__Provided data__:
Start

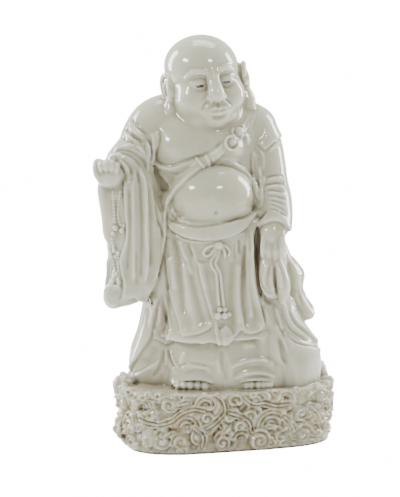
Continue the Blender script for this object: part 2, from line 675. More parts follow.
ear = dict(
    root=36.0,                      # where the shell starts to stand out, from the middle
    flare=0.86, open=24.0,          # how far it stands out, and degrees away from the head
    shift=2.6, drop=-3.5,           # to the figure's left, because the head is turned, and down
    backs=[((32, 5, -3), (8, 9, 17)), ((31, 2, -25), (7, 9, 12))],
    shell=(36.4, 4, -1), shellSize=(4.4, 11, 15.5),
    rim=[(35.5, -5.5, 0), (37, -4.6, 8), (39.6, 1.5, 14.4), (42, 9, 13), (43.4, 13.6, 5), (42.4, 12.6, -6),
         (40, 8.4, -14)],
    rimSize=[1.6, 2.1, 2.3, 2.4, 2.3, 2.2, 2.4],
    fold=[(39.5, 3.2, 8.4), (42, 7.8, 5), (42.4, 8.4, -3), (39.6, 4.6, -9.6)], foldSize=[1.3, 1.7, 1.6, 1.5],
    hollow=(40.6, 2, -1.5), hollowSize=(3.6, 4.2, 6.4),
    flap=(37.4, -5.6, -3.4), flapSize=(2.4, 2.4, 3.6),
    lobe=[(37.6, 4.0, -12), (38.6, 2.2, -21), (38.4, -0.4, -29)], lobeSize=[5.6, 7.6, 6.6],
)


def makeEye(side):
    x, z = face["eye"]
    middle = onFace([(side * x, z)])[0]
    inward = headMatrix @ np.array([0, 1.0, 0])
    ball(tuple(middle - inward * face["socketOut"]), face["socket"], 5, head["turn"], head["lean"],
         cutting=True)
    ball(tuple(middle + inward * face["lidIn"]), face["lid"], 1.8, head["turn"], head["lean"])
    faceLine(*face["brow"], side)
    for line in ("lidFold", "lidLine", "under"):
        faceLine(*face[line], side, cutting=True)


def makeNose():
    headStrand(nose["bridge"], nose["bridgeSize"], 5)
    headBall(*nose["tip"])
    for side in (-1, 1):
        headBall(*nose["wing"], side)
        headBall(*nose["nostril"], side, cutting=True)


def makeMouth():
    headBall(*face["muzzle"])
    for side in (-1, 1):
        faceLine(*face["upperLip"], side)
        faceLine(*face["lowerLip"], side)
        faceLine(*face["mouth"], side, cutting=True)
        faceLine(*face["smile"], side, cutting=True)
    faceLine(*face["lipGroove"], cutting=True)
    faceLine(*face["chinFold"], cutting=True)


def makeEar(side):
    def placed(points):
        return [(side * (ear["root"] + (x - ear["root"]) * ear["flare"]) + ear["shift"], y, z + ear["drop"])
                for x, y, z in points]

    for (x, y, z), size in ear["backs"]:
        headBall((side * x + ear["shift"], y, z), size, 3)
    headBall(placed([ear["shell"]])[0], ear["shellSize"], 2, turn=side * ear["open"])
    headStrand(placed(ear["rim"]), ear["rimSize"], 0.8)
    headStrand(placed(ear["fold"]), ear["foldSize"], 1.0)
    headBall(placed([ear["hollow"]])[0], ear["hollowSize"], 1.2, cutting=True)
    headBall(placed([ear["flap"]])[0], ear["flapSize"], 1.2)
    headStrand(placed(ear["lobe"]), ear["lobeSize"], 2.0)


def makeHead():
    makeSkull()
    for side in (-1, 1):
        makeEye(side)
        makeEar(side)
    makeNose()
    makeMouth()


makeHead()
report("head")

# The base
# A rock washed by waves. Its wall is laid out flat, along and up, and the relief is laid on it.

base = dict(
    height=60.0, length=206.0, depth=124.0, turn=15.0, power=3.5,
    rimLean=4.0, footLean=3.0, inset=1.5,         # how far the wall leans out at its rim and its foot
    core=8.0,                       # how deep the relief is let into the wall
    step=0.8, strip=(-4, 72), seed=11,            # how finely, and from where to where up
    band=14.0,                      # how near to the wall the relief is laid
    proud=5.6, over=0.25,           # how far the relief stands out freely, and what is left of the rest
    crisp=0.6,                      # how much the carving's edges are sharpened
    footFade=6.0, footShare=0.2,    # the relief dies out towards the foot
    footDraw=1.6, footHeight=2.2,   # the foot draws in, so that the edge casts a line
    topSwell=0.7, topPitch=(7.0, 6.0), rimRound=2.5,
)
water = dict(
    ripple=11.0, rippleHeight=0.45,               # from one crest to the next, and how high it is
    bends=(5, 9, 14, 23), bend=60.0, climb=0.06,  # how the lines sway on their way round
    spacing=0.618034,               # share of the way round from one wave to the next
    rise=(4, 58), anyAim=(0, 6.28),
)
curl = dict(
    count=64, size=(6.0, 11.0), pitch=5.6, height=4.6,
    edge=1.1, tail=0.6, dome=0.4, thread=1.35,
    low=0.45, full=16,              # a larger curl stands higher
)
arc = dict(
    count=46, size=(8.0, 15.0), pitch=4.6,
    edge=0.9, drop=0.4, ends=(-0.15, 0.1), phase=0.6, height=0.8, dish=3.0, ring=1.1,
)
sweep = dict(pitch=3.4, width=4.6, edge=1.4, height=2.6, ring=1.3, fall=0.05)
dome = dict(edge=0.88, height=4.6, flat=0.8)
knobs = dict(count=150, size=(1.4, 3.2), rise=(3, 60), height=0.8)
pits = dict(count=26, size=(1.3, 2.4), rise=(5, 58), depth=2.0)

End

__Task description__: Your task is to reproduce the whole listing exactly.

__Task output__:
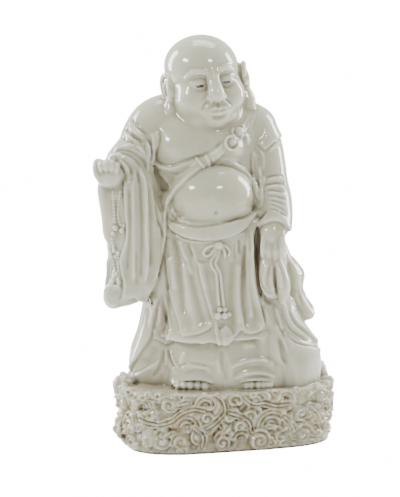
Continue the Blender script for this object: part 2, from line 675. More parts follow.
ear = dict(
    root=36.0,                      # where the shell starts to stand out, from the middle
    flare=0.86, open=24.0,          # how far it stands out, and degrees away from the head
    shift=2.6, drop=-3.5,           # to the figure's left, because the head is turned, and down
    backs=[((32, 5, -3), (8, 9, 17)), ((31, 2, -25), (7, 9, 12))],
    shell=(36.4, 4, -1), shellSize=(4.4, 11, 15.5),
    rim=[(35.5, -5.5, 0), (37, -4.6, 8), (39.6, 1.5, 14.4), (42, 9, 13), (43.4, 13.6, 5), (42.4, 12.6, -6),
         (40, 8.4, -14)],
    rimSize=[1.6, 2.1, 2.3, 2.4, 2.3, 2.2, 2.4],
    fold=[(39.5, 3.2, 8.4), (42, 7.8, 5), (42.4, 8.4, -3), (39.6, 4.6, -9.6)], foldSize=[1.3, 1.7, 1.6, 1.5],
    hollow=(40.6, 2, -1.5), hollowSize=(3.6, 4.2, 6.4),
    flap=(37.4, -5.6, -3.4), flapSize=(2.4, 2.4, 3.6),
    lobe=[(37.6, 4.0, -12), (38.6, 2.2, -21), (38.4, -0.4, -29)], lobeSize=[5.6, 7.6, 6.6],
)


def makeEye(side):
    x, z = face["eye"]
    middle = onFace([(side * x, z)])[0]
    inward = headMatrix @ np.array([0, 1.0, 0])
    ball(tuple(middle - inward * face["socketOut"]), face["socket"], 5, head["turn"], head["lean"],
         cutting=True)
    ball(tuple(middle + inward * face["lidIn"]), face["lid"], 1.8, head["turn"], head["lean"])
    faceLine(*face["brow"], side)
    for line in ("lidFold", "lidLine", "under"):
        faceLine(*face[line], side, cutting=True)


def makeNose():
    headStrand(nose["bridge"], nose["bridgeSize"], 5)
    headBall(*nose["tip"])
    for side in (-1, 1):
        headBall(*nose["wing"], side)
        headBall(*nose["nostril"], side, cutting=True)


def makeMouth():
    headBall(*face["muzzle"])
    for side in (-1, 1):
        faceLine(*face["upperLip"], side)
        faceLine(*face["lowerLip"], side)
        faceLine(*face["mouth"], side, cutting=True)
        faceLine(*face["smile"], side, cutting=True)
    faceLine(*face["lipGroove"], cutting=True)
    faceLine(*face["chinFold"], cutting=True)


def makeEar(side):
    def placed(points):
        return [(side * (ear["root"] + (x - ear["root"]) * ear["flare"]) + ear["shift"], y, z + ear["drop"])
                for x, y, z in points]

    for (x, y, z), size in ear["backs"]:
        headBall((side * x + ear["shift"], y, z), size, 3)
    headBall(placed([ear["shell"]])[0], ear["shellSize"], 2, turn=side * ear["open"])
    headStrand(placed(ear["rim"]), ear["rimSize"], 0.8)
    headStrand(placed(ear["fold"]), ear["foldSize"], 1.0)
    headBall(placed([ear["hollow"]])[0], ear["hollowSize"], 1.2, cutting=True)
    headBall(placed([ear["flap"]])[0], ear["flapSize"], 1.2)
    headStrand(placed(ear["lobe"]), ear["lobeSize"], 2.0)


def makeHead():
    makeSkull()
    for side in (-1, 1):
        makeEye(side)
        makeEar(side)
    makeNose()
    makeMouth()


makeHead()
report("head")

# The base
# A rock washed by waves. Its wall is laid out flat, along and up, and the relief is laid on it.

base = dict(
    height=60.0, length=206.0, depth=124.0, turn=15.0, power=3.5,
    rimLean=4.0, footLean=3.0, inset=1.5,         # how far the wall leans out at its rim and its foot
    core=8.0,                       # how deep the relief is let into the wall
    step=0.8, strip=(-4, 72), seed=11,            # how finely, and from where to where up
    band=14.0,                      # how near to the wall the relief is laid
    proud=5.6, over=0.25,           # how far the relief stands out freely, and what is left of the rest
    crisp=0.6,                      # how much the carving's edges are sharpened
    footFade=6.0, footShare=0.2,    # the relief dies out towards the foot
    footDraw=1.6, footHeight=2.2,   # the foot draws in, so that the edge casts a line
    topSwell=0.7, topPitch=(7.0, 6.0), rimRound=2.5,
)
water = dict(
    ripple=11.0, rippleHeight=0.45,               # from one crest to the next, and how high it is
    bends=(5, 9, 14, 23), bend=60.0, climb=0.06,  # how the lines sway on their way round
    spacing=0.618034,               # share of the way round from one wave to the next
    rise=(4, 58), anyAim=(0, 6.28),
)
curl = dict(
    count=64, size=(6.0, 11.0), pitch=5.6, height=4.6,
    edge=1.1, tail=0.6, dome=0.4, thread=1.35,
    low=0.45, full=16,              # a larger curl stands higher
)
arc = dict(
    count=46, size=(8.0, 15.0), pitch=4.6,
    edge=0.9, drop=0.4, ends=(-0.15, 0.1), phase=0.6, height=0.8, dish=3.0, ring=1.1,
)
sweep = dict(pitch=3.4, width=4.6, edge=1.4, height=2.6, ring=1.3, fall=0.05)
dome = dict(edge=0.88, height=4.6, flat=0.8)
knobs = dict(count=150, size=(1.4, 3.2), rise=(3, 60), height=0.8)
pits = dict(count=26, size=(1.3, 2.4), rise=(5, 58), depth=2.0)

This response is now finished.